Written exercise:
Only the lines holding the string "True" are needed. Copy each one.

-- START Material provided --

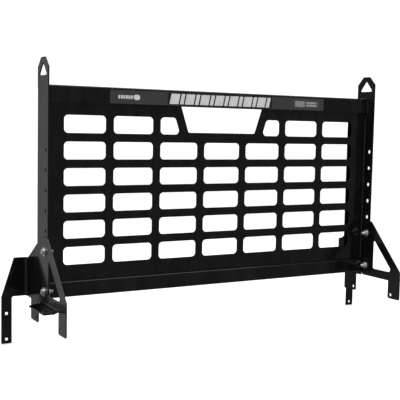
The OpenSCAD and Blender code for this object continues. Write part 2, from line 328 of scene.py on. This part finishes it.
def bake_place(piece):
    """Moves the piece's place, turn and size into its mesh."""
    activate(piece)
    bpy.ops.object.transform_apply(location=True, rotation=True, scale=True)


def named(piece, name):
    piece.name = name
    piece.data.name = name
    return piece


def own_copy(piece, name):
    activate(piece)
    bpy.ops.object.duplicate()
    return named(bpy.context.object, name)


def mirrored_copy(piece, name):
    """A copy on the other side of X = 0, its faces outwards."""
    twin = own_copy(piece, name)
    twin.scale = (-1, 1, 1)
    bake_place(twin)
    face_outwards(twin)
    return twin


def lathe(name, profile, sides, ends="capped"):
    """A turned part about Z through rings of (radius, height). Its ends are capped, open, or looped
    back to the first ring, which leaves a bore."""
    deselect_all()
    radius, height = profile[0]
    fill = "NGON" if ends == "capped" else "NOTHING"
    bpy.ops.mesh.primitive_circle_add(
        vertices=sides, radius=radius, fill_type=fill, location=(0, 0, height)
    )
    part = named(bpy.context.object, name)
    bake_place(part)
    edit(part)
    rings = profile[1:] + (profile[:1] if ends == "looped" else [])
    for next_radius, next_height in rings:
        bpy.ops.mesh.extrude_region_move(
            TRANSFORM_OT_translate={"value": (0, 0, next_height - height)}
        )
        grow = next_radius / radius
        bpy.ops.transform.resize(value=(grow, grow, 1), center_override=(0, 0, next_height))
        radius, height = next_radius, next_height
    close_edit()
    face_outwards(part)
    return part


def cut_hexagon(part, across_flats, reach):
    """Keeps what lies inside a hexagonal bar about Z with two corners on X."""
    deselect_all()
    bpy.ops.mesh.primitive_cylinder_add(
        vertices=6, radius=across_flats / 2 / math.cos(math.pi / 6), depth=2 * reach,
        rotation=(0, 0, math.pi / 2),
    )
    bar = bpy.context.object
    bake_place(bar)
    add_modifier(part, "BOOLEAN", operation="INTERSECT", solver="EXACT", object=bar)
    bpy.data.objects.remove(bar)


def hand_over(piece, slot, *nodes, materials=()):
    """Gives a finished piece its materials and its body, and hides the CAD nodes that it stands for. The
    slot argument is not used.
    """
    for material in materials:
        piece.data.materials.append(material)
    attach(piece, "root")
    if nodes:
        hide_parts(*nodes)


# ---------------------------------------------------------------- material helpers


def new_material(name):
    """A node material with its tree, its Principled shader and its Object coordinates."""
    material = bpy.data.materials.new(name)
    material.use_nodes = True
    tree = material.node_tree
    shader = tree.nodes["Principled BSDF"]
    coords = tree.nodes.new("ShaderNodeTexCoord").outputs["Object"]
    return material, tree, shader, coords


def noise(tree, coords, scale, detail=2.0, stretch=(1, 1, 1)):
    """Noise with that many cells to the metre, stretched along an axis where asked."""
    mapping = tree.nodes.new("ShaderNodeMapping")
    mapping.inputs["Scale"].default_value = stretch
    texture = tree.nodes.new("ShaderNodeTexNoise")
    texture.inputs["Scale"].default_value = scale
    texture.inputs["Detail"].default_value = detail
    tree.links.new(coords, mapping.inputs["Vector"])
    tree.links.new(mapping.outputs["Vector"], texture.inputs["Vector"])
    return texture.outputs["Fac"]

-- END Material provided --
-- START Material provided --

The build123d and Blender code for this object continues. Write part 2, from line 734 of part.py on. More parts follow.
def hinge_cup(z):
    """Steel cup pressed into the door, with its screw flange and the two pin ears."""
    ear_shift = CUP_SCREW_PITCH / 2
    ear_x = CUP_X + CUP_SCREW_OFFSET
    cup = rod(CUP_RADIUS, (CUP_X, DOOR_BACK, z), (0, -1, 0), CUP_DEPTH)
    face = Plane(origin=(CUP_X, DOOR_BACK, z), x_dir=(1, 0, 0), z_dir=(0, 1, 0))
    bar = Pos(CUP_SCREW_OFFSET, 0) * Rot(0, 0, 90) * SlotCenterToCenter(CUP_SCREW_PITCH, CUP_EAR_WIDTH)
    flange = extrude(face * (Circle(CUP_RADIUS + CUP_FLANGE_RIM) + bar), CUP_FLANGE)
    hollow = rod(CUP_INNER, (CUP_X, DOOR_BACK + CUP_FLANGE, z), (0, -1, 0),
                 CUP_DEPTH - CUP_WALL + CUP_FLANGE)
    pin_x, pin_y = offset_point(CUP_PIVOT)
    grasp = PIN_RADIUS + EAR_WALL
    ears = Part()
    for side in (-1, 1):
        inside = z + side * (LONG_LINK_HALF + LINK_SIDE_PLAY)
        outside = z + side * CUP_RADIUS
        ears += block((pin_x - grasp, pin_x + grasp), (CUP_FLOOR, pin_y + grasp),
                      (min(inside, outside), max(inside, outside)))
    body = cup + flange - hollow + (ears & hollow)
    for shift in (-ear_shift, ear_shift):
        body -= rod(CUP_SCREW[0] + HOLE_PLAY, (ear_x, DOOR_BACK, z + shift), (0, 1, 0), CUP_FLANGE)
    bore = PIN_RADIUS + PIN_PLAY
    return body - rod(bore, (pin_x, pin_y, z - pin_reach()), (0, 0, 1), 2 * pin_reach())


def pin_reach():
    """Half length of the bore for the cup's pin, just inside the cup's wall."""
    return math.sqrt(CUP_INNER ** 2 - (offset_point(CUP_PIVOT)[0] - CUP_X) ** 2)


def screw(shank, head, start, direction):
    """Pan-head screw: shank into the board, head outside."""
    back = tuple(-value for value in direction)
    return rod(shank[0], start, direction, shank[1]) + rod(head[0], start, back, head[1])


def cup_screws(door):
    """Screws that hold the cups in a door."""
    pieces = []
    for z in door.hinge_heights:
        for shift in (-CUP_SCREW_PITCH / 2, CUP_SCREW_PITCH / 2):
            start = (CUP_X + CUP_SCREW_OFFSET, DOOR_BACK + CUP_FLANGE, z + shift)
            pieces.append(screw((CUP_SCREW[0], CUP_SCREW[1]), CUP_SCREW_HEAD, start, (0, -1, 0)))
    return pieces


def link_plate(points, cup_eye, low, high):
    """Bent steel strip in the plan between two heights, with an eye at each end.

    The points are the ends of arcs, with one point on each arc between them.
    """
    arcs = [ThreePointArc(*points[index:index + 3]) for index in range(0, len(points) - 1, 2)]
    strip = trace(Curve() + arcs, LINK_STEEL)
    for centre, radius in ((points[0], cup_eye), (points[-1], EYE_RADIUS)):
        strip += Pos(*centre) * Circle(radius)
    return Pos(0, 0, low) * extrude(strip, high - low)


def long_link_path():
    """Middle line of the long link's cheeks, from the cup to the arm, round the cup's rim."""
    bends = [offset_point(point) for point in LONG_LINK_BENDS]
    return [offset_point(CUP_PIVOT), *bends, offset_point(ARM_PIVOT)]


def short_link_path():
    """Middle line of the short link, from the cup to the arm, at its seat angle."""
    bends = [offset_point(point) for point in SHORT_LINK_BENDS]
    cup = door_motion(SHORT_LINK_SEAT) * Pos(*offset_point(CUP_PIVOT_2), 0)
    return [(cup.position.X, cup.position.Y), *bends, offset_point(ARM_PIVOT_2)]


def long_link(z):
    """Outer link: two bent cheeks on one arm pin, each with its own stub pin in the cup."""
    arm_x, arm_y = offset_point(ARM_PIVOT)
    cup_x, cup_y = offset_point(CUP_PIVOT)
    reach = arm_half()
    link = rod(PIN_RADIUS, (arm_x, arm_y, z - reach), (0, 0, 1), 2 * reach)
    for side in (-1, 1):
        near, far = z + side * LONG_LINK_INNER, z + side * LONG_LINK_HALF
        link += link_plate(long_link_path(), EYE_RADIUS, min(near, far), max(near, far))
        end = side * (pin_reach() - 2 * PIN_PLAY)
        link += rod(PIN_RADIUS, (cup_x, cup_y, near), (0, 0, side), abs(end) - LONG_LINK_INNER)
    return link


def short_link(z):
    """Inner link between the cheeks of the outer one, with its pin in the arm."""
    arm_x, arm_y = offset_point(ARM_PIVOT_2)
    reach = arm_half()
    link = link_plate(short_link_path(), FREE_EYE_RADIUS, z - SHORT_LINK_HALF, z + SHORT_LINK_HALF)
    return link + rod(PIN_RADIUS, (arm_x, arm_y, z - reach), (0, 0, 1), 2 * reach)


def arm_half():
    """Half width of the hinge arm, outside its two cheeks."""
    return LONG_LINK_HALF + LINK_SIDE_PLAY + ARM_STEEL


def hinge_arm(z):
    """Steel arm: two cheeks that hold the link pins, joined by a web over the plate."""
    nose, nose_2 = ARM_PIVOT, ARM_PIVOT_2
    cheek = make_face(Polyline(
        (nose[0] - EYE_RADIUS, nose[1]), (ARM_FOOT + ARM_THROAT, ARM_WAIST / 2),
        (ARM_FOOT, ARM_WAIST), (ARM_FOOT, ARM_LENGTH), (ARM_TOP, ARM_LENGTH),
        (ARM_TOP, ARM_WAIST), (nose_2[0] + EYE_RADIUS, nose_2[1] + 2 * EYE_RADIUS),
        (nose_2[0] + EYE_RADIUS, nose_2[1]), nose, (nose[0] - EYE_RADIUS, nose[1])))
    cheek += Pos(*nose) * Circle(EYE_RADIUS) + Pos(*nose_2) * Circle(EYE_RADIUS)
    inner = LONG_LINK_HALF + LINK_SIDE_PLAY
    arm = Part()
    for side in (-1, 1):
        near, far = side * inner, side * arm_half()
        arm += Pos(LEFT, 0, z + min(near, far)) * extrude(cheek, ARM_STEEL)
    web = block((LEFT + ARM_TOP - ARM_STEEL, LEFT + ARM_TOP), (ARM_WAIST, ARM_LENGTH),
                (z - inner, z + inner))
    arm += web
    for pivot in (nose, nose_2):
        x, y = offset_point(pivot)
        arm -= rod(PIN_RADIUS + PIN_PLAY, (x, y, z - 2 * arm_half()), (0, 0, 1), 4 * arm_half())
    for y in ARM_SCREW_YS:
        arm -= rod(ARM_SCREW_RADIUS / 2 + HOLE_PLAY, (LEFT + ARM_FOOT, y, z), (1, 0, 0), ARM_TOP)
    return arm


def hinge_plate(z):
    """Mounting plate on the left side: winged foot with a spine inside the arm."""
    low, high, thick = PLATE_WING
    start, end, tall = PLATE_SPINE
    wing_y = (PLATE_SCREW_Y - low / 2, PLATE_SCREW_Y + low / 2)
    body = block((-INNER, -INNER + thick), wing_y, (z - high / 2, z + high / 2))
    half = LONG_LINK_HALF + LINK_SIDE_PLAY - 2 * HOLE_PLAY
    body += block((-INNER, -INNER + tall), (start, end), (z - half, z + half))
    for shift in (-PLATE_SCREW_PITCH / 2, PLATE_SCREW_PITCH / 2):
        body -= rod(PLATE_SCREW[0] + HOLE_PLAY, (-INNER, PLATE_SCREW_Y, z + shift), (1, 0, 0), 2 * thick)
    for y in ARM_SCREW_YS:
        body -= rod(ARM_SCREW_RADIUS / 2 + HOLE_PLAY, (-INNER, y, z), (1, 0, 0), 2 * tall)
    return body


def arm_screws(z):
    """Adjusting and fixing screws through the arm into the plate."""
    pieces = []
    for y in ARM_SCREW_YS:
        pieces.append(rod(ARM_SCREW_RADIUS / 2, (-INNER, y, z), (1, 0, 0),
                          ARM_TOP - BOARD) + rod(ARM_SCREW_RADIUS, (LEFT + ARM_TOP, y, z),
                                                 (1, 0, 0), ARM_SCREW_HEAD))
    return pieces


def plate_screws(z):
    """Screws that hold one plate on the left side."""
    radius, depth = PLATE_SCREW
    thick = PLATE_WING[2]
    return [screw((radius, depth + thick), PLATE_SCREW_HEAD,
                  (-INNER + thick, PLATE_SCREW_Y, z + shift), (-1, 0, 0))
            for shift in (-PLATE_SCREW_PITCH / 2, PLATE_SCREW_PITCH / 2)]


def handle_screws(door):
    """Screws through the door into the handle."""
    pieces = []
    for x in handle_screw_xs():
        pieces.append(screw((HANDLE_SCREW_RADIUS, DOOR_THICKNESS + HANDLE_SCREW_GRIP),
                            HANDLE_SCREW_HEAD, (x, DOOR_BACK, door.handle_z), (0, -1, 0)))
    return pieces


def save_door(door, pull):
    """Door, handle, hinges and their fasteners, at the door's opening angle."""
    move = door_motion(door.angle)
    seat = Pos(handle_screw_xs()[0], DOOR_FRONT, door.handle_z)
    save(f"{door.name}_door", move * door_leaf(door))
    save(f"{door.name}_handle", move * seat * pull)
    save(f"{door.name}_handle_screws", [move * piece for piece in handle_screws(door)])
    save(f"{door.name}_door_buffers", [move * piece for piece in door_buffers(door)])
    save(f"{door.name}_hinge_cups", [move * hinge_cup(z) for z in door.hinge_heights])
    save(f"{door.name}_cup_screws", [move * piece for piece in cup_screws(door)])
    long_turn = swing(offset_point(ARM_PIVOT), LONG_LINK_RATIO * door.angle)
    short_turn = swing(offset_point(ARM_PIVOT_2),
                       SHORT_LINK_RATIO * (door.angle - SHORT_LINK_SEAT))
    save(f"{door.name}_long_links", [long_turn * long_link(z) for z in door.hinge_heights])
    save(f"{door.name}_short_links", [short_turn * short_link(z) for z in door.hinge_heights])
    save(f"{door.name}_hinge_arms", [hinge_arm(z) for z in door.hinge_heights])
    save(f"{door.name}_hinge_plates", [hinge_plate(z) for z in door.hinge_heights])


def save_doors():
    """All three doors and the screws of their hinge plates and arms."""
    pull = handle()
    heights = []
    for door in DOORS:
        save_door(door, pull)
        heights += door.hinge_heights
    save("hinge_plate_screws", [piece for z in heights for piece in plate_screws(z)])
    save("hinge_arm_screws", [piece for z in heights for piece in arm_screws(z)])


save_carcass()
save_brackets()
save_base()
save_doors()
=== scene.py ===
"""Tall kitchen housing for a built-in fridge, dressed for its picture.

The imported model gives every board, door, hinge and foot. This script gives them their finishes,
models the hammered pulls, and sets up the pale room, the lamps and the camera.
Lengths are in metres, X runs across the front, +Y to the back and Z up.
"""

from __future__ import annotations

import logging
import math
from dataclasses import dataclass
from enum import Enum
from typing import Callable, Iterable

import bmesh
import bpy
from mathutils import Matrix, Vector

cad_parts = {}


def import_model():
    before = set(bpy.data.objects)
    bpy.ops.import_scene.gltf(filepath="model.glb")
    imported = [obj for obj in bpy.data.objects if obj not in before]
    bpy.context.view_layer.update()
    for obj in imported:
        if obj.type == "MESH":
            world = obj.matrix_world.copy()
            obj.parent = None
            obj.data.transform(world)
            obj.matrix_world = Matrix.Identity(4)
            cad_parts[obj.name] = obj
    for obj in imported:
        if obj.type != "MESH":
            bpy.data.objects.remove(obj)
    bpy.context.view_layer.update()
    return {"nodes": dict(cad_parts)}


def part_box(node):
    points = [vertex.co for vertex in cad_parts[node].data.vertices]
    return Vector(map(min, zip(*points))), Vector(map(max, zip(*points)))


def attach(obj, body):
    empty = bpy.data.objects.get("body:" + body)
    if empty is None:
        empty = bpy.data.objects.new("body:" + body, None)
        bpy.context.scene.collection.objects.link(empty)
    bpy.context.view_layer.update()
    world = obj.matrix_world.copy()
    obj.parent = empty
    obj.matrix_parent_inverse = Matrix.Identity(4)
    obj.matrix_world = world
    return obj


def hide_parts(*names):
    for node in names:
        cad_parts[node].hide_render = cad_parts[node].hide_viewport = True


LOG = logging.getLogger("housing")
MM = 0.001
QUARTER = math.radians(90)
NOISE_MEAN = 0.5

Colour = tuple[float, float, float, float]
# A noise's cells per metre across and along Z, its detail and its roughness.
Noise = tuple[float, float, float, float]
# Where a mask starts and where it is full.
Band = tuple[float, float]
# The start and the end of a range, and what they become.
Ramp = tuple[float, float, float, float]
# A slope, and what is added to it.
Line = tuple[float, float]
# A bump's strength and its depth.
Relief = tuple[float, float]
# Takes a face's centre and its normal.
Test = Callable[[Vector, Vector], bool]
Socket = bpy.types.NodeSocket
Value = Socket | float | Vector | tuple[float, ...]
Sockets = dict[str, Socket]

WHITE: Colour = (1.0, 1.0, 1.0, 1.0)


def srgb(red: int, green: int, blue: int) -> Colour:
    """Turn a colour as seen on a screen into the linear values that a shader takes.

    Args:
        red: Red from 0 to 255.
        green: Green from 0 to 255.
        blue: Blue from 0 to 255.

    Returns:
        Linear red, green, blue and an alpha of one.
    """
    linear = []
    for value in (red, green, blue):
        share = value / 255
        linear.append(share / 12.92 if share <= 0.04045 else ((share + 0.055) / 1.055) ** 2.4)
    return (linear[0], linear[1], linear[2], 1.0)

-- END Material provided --

Solution for this problem:
    bpy.ops.object.transform_apply(location=True, rotation=True, scale=True)
    material.use_nodes = True
        cad_parts[node].hide_render = cad_parts[node].hide_viewport = True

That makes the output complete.